Main effects model is potentially misspecified
The final and third scenario is for comparison of the subsampling method under the assumption that the main effects model is potentially misspecified against the \(A\)- and \(L\)-optimality subsampling method. Under the subsampling method that accounts for potential model misspecification we take the scaling factor of \(\alpha=10\). As in scenario one an two the number of simulations and the sample sizes stay the same. We compare the mean squared error of the estimated model parameters, however as we assume the model is potentially misspecified the asymptotic approximation of the mean squared error from the predictions are calculated as well. Below is the code for this implementation.

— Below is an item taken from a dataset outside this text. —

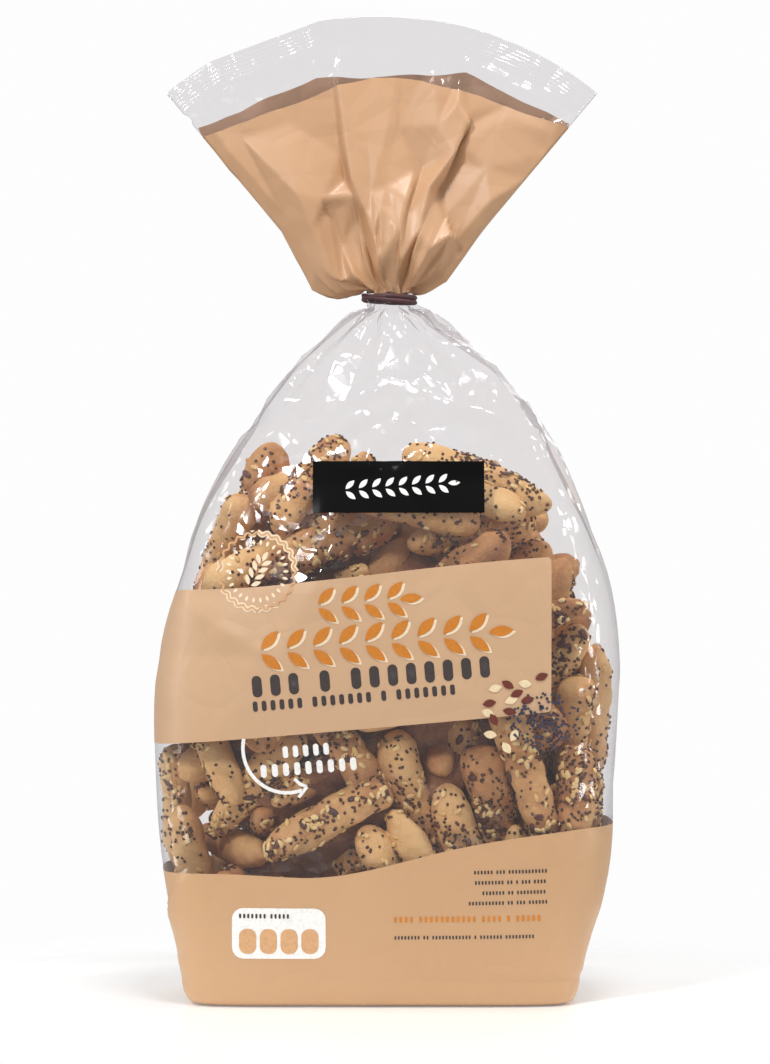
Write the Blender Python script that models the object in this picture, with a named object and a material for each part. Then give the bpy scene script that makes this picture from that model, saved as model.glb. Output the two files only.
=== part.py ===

# Define the subsampling methods and their respective colors, shapes and line types
Method_Names<-c("A-Optimality","L-Optimality","RLmAMSE",
"RLmAMSE Log Odds 10","RLmAMSE Power 10")
Method_Colour<-c("#D82632","#A50021","#BBFFBB","#50FF50","#00BB00")
Method_Shape_Types<-c(rep(8,2),rep(17,3))
# A- and L-optimality and RLmAMSE model misspecified subsampling for poisson regression
NeEDS4BigData::modelMissPoiSub(r1=400,r2=rep_k,
Y=as.matrix(Original_Data[,1]),
X=as.matrix(Original_Data[,-1]),
N=N,Alpha=10, proportion = 1)->Results
## 50% or >=50% of the big data is used to help find AMSE for the subsamples,
## this could take some time.
## Step 1 of the algorithm completed.
## Step 2 of the algorithm completed.
Final_Beta_modelMiss<-Results$Beta_Estimates
Final_AMSE_modelMiss<-Results$AMSE_Estimates
glm(Y~.-1,data=Original_Data,family="poisson")->All_Results
All_Beta<-coefficients(All_Results)
matrix(rep(All_Beta,by=nrow(Final_Beta_modelMiss)),nrow = nrow(Final_Beta_modelMiss),
ncol = ncol(Final_Beta_modelMiss[,-c(1,2)]),byrow = TRUE)->All_Beta
# Plots for the mean squared error of the model parameter estimates
# and the AMSE for the main effects model
MSE_Beta_modelMiss<-data.frame("Method"=Final_Beta_modelMiss$Method,
"Sample"=Final_Beta_modelMiss$r2,
"SE"=rowSums((All_Beta -
Final_Beta_modelMiss[,-c(1,2)])^2))
Mean_Data_MM <- MSE_Beta_modelMiss |>
group_by(Method,Sample) |>
dplyr::summarise(Mean = mean(SE),
min=quantile(SE,0.05),
max=quantile(SE,0.95), .groups = "drop")
ggplot(Mean_Data_MM,aes(x=factor(Sample),y=Mean,color=Method,shape=Method))+
xlab("Sample size")+ylab("MSE")+
geom_point(size=3,position = position_dodge(width = 0.5))+
geom_line(data=Mean_Data_MM,aes(x=factor(Sample),y=Mean,group=Method,color=Method),
position = position_dodge(width = 0.5))+
geom_errorbar(data=Mean_Data_MM,aes(ymin=min,ymax=max),
width=0.3,position = position_dodge(width = 0.5))+
scale_color_manual(values = Method_Colour)+
scale_shape_manual(values = Method_Shape_Types)+
theme_bw()+guides(colour = guide_legend(nrow = 3))+Theme_special()->p1
Mean_AMSE<-Final_AMSE_modelMiss |> dplyr::group_by(r2,Method) |>
dplyr::summarise(Mean=mean(AMSE),
min=quantile(AMSE,0.05),
max=quantile(AMSE,0.95),.groups ='drop')
ggplot(Mean_AMSE,aes(x=factor(r2),y=Mean,color=Method,shape=Method)) +
geom_point(size=3,position = position_dodge(width = 0.5))+
geom_line(data=Mean_AMSE,aes(x=factor(r2),y=Mean,group=Method,color=Method),
position = position_dodge(width = 0.5))+
geom_errorbar(data=Mean_AMSE,aes(ymin=min,ymax=max),
width=0.3,position = position_dodge(width = 0.5))+
xlab("Sample size")+ylab("Mean AMSE")+
scale_color_manual(values = Method_Colour)+
scale_shape_manual(values = Method_Shape_Types)+
theme_bw()+guides(colour = guide_legend(nrow = 3))+Theme_special()->p2
ggarrange(p1,p2,nrow = 2,ncol = 1,labels = "auto")

MSE for the model parameters (a) and AMSE (b) for the potentially misspecified main effects model across the subsampling methods under comparison, with 5% and 95% percentile intervals.